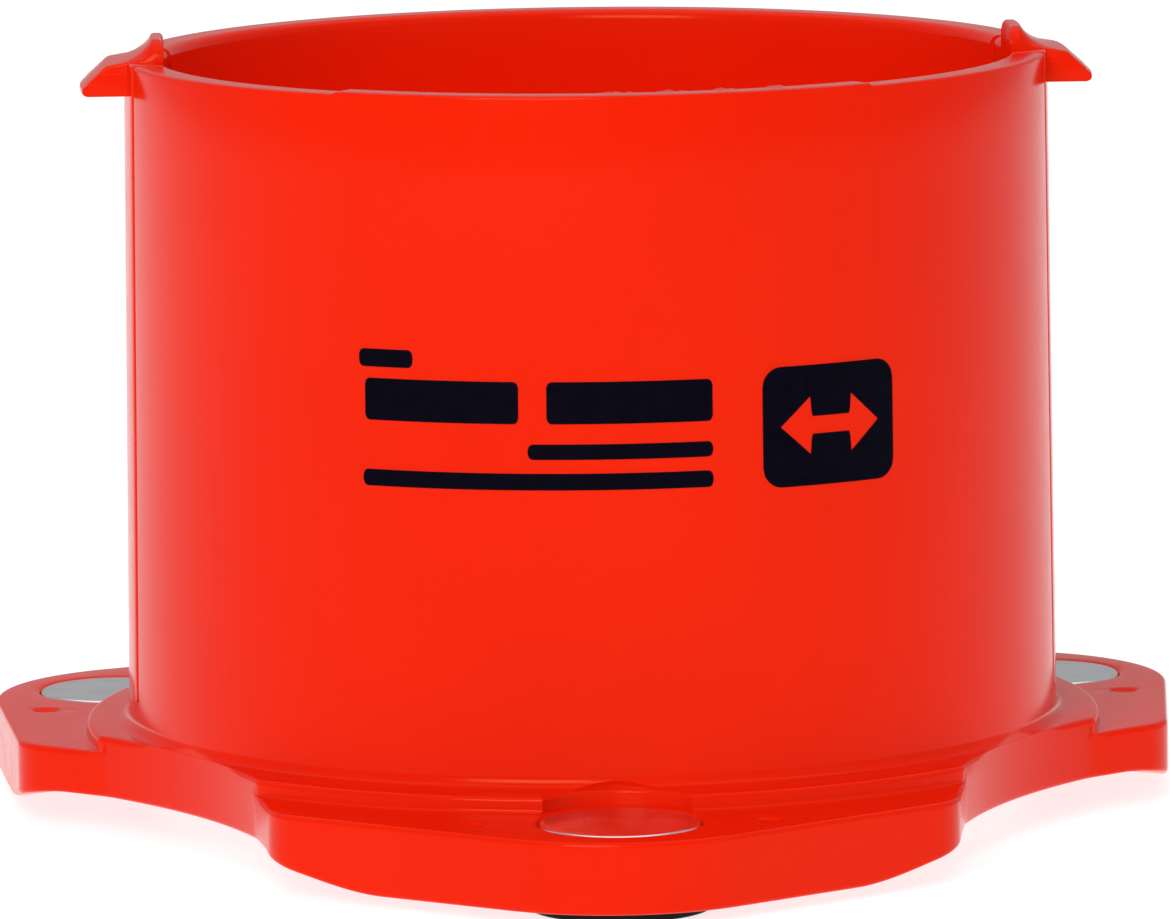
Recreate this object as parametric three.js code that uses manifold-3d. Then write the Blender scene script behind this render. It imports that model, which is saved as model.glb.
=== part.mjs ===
// A magnetic tape holder. A roll of tape slips over an upright tube, which stands on a base with
// three lobes. A magnet sits in each lobe over a rubber foot, and two spring clips cut out of the
// tube's wall hook over the roll. Millimetres, +Z up, the front lobe points along -Y.
import * as THREE from "three";
import { mergeVertices } from "three/addons/utils/BufferGeometryUtils.js";
import Module from "manifold-3d";

const wasm = await Module();
wasm.setup();

// Driving dimensions: the tube, its draft and the room that it gives a roll of tape
const tubeRimRadius = 37.5;
const tubeDraft = 0.5;
const tubeWall = 3.0;
const tapeRoom = 51.58;

// Magnets and rubber feet
const magnetRadius = 6.35;
const magnetThickness = 4.76;
const footMargin = 0.95;
const footThickness = 1.6;
const footProud = 0.9;

// Base: the ring that carries the roll, and the three lobes
const ringHeight = 1.3;
const ringWidth = 3.5;
const lobeRimWidth = 9.2;
const lobeTipRadius = 15.5;
const lobeCornerRadius = 4.8;
const lobeCornerSetback = 9.2;
const lobeCornerHalfSpan = 22.5;
const lobeSideNormal = THREE.MathUtils.degToRad(82.3);
const notchRadius = 56;
const notchLip = 0.3;
const archRise = 2.11;
const archFlatHalf = 15.8;
const archInset = 10.0;
const dimpleRadius = 1.25;
const dimpleDepth = 0.3;
const dimpleGap = 4.0;

// Clips
const clipWidth = 13.8;
const clipSlot = 0.8;
const slotSill = 2.5;
const hookWidth = 8.8;
const hookReach = 3.64;
const hookDepth = 2.7;
const hookNoseDepth = 0.75;
const hookShelf = 1.65;
const hookSweep = 1.0;
const finHeight = 1.75;
const finThickness = 0.8;
const finCornerRadius = 1.75;

// Clearances
const gap = 0.3;
const pocketToTube = 0.25;
const chamfer = 0.3;
const cutOverrun = 1;

// Worked out from the dimensions above
const tubeBaseRadius = tubeRimRadius + tubeDraft;
const boreRadius = tubeRimRadius - tubeWall;
const footRadius = magnetRadius + footMargin;
const magnetBottom = footThickness + gap;
const baseTop = magnetBottom + magnetThickness;
const ringTop = baseTop + ringHeight;
const slotBottom = ringTop + slotSill;
const rim = ringTop + tapeRoom + hookDepth;
const ringRadius = tubeBaseRadius + ringWidth;
const magnetHoleRadius = magnetRadius + gap;
const magnetMouthRadius = magnetHoleRadius + chamfer;
const magnetPitchRadius = tubeBaseRadius + pocketToTube + magnetMouthRadius;
const lobeReach = magnetPitchRadius + lobeRimWidth;

const lobes = [
  { name: "front", angle: -90 },
  { name: "rear_right", angle: 30 },
  { name: "rear_left", angle: 150 },
];
const notchAngles = [-30, 90, 210];
const roundSegments = 96;
const smallRoundSegments = 40;
const arcSegments = 10;

const plastic = { color: 0xf5280f, roughness: 0.25, metalness: 0 };
const nickel = { color: 0xb9bcc0, roughness: 0.3, metalness: 1 };
const rubber = { color: 0x141414, roughness: 0.85, metalness: 0 };

// A closed geometry as a solid, turned about Z and moved
function solid(geometry, degrees = 0, x = 0, y = 0, z = 0) {
  const turn = new THREE.Matrix4().makeRotationZ(THREE.MathUtils.degToRad(degrees));
  const move = new THREE.Matrix4().makeTranslation(x, y, z);
  const bare = geometry.clone();
  bare.deleteAttribute("normal");
  bare.deleteAttribute("uv");
  const welded = mergeVertices(bare.applyMatrix4(turn.multiply(move)), 1e-4);
  const vertProperties = welded.attributes.position.array;
  const triVerts = new Uint32Array(welded.index.array);
  return new wasm.Manifold(new wasm.Mesh({ numProp: 3, vertProperties, triVerts }));
}

// A solid's triangles as a three.js geometry
function geometryOf(body) {
  const mesh = body.getMesh();
  const geometry = new THREE.BufferGeometry();
  geometry.setAttribute("position", new THREE.BufferAttribute(mesh.vertProperties, 3));
  geometry.setIndex(new THREE.BufferAttribute(mesh.triVerts, 1));
  const faceted = geometry.toNonIndexed();
  faceted.computeVertexNormals();
  return faceted;
}

// A profile of [radius, height] points turned about Z
function turned(points, segments = roundSegments) {
  const profile = points.map(([radius, height]) => new THREE.Vector2(radius, height));
  return new THREE.LatheGeometry(profile, segments).rotateX(Math.PI / 2);
}

// A hollow profile turned about Z: the outline closes on itself
function turnedRing(points, segments = roundSegments) {
  return turned([...points, points[0]], segments);
}

// A disc from one height to another
function disc(radius, low, high, segments = smallRoundSegments) {
  return turned([[0, low], [radius, low], [radius, high], [0, high]], segments);
}

function boxBetween([x0, y0, z0], [x1, y1, z1]) {
  const box = new THREE.BoxGeometry(x1 - x0, y1 - y0, z1 - z0);
  return box.translate((x0 + x1) / 2, (y0 + y1) / 2, (z0 + z1) / 2);
}

function tubeRadiusAt(z) {
  return tubeRimRadius + (tubeDraft * (rim - z)) / (rim - ringTop);
}

// One lobe, pointing along +X: a round tip, straight flanks and two small round corners
function lobeShape() {
  const tipX = lobeReach - lobeTipRadius;
  const cornerX = magnetPitchRadius - lobeCornerSetback;
  const lean = Math.atan2(tipX - cornerX, lobeCornerHalfSpan);
  const apart = Math.hypot(tipX - cornerX, lobeCornerHalfSpan);
  const flank = Math.asin((lobeTipRadius - lobeCornerRadius) / apart) + lean;
  const sideSlope = 1 / Math.tan(lobeSideNormal);
  const cornerY = lobeCornerHalfSpan;
  const sideX = cornerX + lobeCornerRadius * Math.cos(lobeSideNormal);
  const sideY = cornerY + lobeCornerRadius * Math.sin(lobeSideNormal);
  const innerX = (tubeBaseRadius + boreRadius) / 2 - lobeCornerRadius * 2;
  const innerY = sideY + (sideX - innerX) * sideSlope;
  const shape = new THREE.Shape();
  shape.moveTo(boreRadius, 0);
  shape.lineTo(innerX, -innerY);
  shape.absarc(cornerX, -cornerY, lobeCornerRadius, -lobeSideNormal, -flank, false);
  shape.absarc(tipX, 0, lobeTipRadius, -flank, flank, false);
  shape.absarc(cornerX, cornerY, lobeCornerRadius, flank, lobeSideNormal, false);
  shape.lineTo(innerX, innerY);
  return shape;
}

// The hollow under the base between two lobes: flat in the middle, easing down at both sides
function archCutter() {
  const endHalf = magnetPitchRadius * Math.sin(Math.PI / 3) - archInset;
  const steps = 8;
  const right = [];
  for (let i = 0; i <= steps; i += 1) {
    const across = THREE.MathUtils.lerp(archFlatHalf, endHalf, i / steps);
    const rise = archRise * (1 - THREE.MathUtils.smoothstep(across, archFlatHalf, endHalf));
    right.push(new THREE.Vector2(across, footProud + rise));
  }
  const left = right.map((point) => new THREE.Vector2(-point.x, point.y));
  const floor = footProud - cutOverrun;
  const low = [new THREE.Vector2(-endHalf, floor), new THREE.Vector2(endHalf, floor)];
  const shape = new THREE.Shape([...low, ...right.reverse(), ...left]);
  const inner = boreRadius * Math.cos(Math.PI / 3);
  const cutter = new THREE.ExtrudeGeometry(shape, { depth: lobeReach - inner, bevelEnabled: false });
  return cutter.rotateX(Math.PI / 2).rotateZ(Math.PI / 2).translate(inner, 0, 0);
}

// The tube, ring and lobes, one moulding
function holderBody() {
  const tube = turnedRing([
    [boreRadius, footProud],
    [ringRadius, footProud],
    [ringRadius, ringTop],
    [tubeBaseRadius, ringTop],
    [tubeRimRadius, rim],
    [boreRadius, rim],
  ]);
  let body = solid(tube);
  const notchX = tubeBaseRadius + notchLip + notchRadius;
  const notch = disc(notchRadius, footProud - cutOverrun, ringTop + cutOverrun, 2 * roundSegments);
  for (const angle of notchAngles) body = body.subtract(solid(notch, angle, notchX));

  const lobe = new THREE.ExtrudeGeometry(lobeShape(), {
    depth: baseTop - footProud,
    bevelEnabled: false,
    curveSegments: arcSegments,
  });
  const bore = disc(boreRadius, footProud - cutOverrun, rim + cutOverrun, roundSegments);
  for (const { angle } of lobes) {
    const whole = solid(lobe, angle, 0, 0, footProud);
    body = body.add(whole.subtract(solid(bore)));
  }
  const arch = archCutter();
  for (const angle of notchAngles) body = body.subtract(solid(arch, angle));

  const footRecess = disc(footRadius + gap, footProud - cutOverrun, magnetBottom);
  const magnetHole = turned(
    [
      [0, footProud],
      [magnetHoleRadius, footProud],
      [magnetHoleRadius, baseTop - chamfer],
      [magnetMouthRadius, baseTop],
      [magnetMouthRadius, ringTop + cutOverrun],
      [0, ringTop + cutOverrun],
    ],
    smallRoundSegments,
  );
  const dimple = disc(dimpleRadius, baseTop - dimpleDepth, baseTop + cutOverrun, 16);
  const dimpleY = magnetRadius + dimpleGap + dimpleRadius;
  for (const { angle } of lobes) {
    body = body.subtract(solid(footRecess, angle, magnetPitchRadius));
    body = body.subtract(solid(magnetHole, angle, magnetPitchRadius));
    body = body.subtract(solid(dimple, angle, magnetPitchRadius, dimpleY));
    body = body.subtract(solid(dimple, angle, magnetPitchRadius, -dimpleY));
  }

  const slotHalf = clipWidth / 2 + clipSlot;
  const slotReach = ringRadius + hookReach;
  const slots = boxBetween([-slotReach, -slotHalf, slotBottom], [slotReach, slotHalf, rim + cutOverrun]);
  return body.subtract(solid(slots));
}

// The hook and its thumb fin, seen from the front, as [radius, height] points
function hookProfile() {
  const nose = tubeRimRadius + hookReach;
  const underside = rim - hookDepth;
  const shelfX = tubeRimRadius + hookShelf;
  const finX = boreRadius + finThickness;
  const curve = new THREE.Path();
  curve.moveTo(shelfX, rim - chamfer);
  curve.quadraticCurveTo(finX + hookSweep, rim - chamfer / 2, finX, rim + finHeight);
  const sweep = curve.getPoints(arcSegments).map((point) => [point.x, point.y]);
  return [
    [boreRadius, underside - hookDepth],
    [tubeRimRadius - gap, underside - hookDepth],
    [tubeRimRadius - gap, underside],
    [nose - chamfer, underside],
    [nose, underside + chamfer],
    [nose - chamfer / 2, underside + hookNoseDepth],
    ...sweep,
    [boreRadius, rim + finHeight],
  ];
}

// The thumb fin's outline seen along the radius: the width of the hook with round top corners
function finOutline() {
  const half = hookWidth / 2;
  const top = rim + finHeight;
  const shape = new THREE.Shape();
  shape.moveTo(-half, rim - 3 * hookDepth);
  shape.lineTo(half, rim - 3 * hookDepth);
  shape.lineTo(half, top - finCornerRadius);
  shape.absarc(half - finCornerRadius, top - finCornerRadius, finCornerRadius, 0, Math.PI / 2, false);
  shape.absarc(finCornerRadius - half, top - finCornerRadius, finCornerRadius, Math.PI / 2, Math.PI, false);
  return shape;
}

// One clip, on the +X side: a strip of the tube's wall, free at the top, with a hook and a thumb fin
function clipArm() {
  const foot = slotBottom + gap;
  const strip = solid(
    turnedRing([
      [boreRadius, foot],
      [tubeRadiusAt(foot), foot],
      [tubeRimRadius, rim],
      [boreRadius, rim],
    ]),
  );
  const beyond = ringRadius + hookReach;
  const halfClip = clipWidth / 2;
  const stripBox = boxBetween([0, -halfClip, foot - cutOverrun], [beyond, halfClip, rim + cutOverrun]);
  const hookBlock = new THREE.ExtrudeGeometry(finOutline(), {
    depth: beyond,
    bevelEnabled: false,
    curveSegments: 4,
  });
  hookBlock.rotateX(Math.PI / 2).rotateZ(Math.PI / 2);
  const hook = solid(turnedRing(hookProfile())).intersect(solid(hookBlock));
  return strip.intersect(solid(stripBox)).add(hook);
}

function piece(name, geometry, look) {
  const mesh = new THREE.Mesh(geometry, new THREE.MeshStandardMaterial(look));
  mesh.name = name;
  return mesh;
}

// A disc with both rims chamfered, standing on z = 0
function chamferedDisc(radius, height, bevel) {
  return turned(
    [
      [0, 0],
      [radius - bevel, 0],
      [radius, bevel],
      [radius, height - bevel],
      [radius - bevel, height],
      [0, height],
    ],
    smallRoundSegments,
  );
}

const holder = new THREE.Group();
holder.add(piece("holder_body", geometryOf(holderBody()), plastic));

const clipGeometry = geometryOf(clipArm());
const rightClip = piece("right_clip_arm", clipGeometry, plastic);
const leftClip = piece("left_clip_arm", clipGeometry, plastic);
leftClip.rotation.z = Math.PI;
holder.add(rightClip, leftClip);

for (const { name, angle } of lobes) {
  const station = new THREE.Group();
  station.rotation.z = THREE.MathUtils.degToRad(angle);
  const magnet = piece(`magnet_${name}`, chamferedDisc(magnetRadius, magnetThickness, chamfer), nickel);
  magnet.position.set(magnetPitchRadius, 0, magnetBottom);
  const foot = piece(`rubber_foot_${name}`, chamferedDisc(footRadius, footThickness, chamfer), rubber);
  foot.position.set(magnetPitchRadius, 0, 0);
  station.add(magnet, foot);
  holder.add(station);
}

// The origin is under the middle of the whole object, on the surface that it stands on
const tapeDispenser = new THREE.Group();
tapeDispenser.add(holder);
const extent = new THREE.Box3().setFromObject(tapeDispenser, true);
holder.position.y = -(extent.min.y + extent.max.y) / 2;

export default tapeDispenser;
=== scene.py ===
"""The looks of a magnetic tape holder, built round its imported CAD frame.

Shapes are worked out in millimetres in hub coordinates, whose origin is on the floor under the
tube's axis. They go into the frame's metres when a mesh is made.
"""

import math

import bmesh
import bpy
import numpy as np
from mathutils import Matrix, Vector


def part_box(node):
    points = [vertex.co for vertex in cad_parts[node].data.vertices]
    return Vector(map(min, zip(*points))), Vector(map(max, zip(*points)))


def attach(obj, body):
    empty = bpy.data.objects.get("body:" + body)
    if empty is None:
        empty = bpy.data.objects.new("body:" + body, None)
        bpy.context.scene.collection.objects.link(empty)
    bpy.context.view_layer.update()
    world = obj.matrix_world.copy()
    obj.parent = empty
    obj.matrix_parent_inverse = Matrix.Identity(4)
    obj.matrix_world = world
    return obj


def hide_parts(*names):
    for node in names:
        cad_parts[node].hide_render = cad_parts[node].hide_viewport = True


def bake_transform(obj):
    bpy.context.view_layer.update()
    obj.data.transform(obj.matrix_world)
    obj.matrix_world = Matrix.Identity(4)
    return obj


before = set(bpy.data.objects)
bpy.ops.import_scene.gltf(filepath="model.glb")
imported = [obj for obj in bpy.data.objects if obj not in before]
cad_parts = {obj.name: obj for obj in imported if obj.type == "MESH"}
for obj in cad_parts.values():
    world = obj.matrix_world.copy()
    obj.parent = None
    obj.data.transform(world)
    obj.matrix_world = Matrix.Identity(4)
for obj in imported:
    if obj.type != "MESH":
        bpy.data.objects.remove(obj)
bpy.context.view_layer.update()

# ---------------------------------------------------------------- sizes read from the frame, in mm
MM = 0.001


def box_mm(node):
    low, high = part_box(node)
    return np.array(low) / MM, np.array(high) / MM


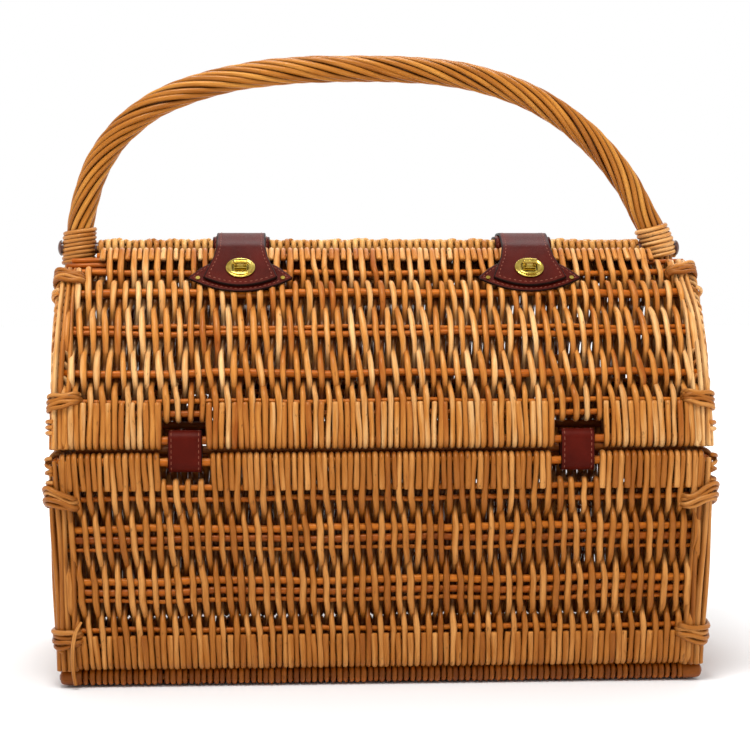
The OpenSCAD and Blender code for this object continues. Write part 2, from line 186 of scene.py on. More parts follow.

### What the task asks
Everything from the line that contains "it stands on" to the line that contains "zip(*points))), Vector(map(max, zip(*points)))" must be transcribed exactly, both end lines included.

### Result of the task
// The origin is under the middle of the whole object, on the surface that it stands on
const tapeDispenser = new THREE.Group();
tapeDispenser.add(holder);
const extent = new THREE.Box3().setFromObject(tapeDispenser, true);
holder.position.y = -(extent.min.y + extent.max.y) / 2;

export default tapeDispenser;
=== scene.py ===
"""The looks of a magnetic tape holder, built round its imported CAD frame.

Shapes are worked out in millimetres in hub coordinates, whose origin is on the floor under the
tube's axis. They go into the frame's metres when a mesh is made.
"""

import math

import bmesh
import bpy
import numpy as np
from mathutils import Matrix, Vector


def part_box(node):
    points = [vertex.co for vertex in cad_parts[node].data.vertices]
    return Vector(map(min, zip(*points))), Vector(map(max, zip(*points)))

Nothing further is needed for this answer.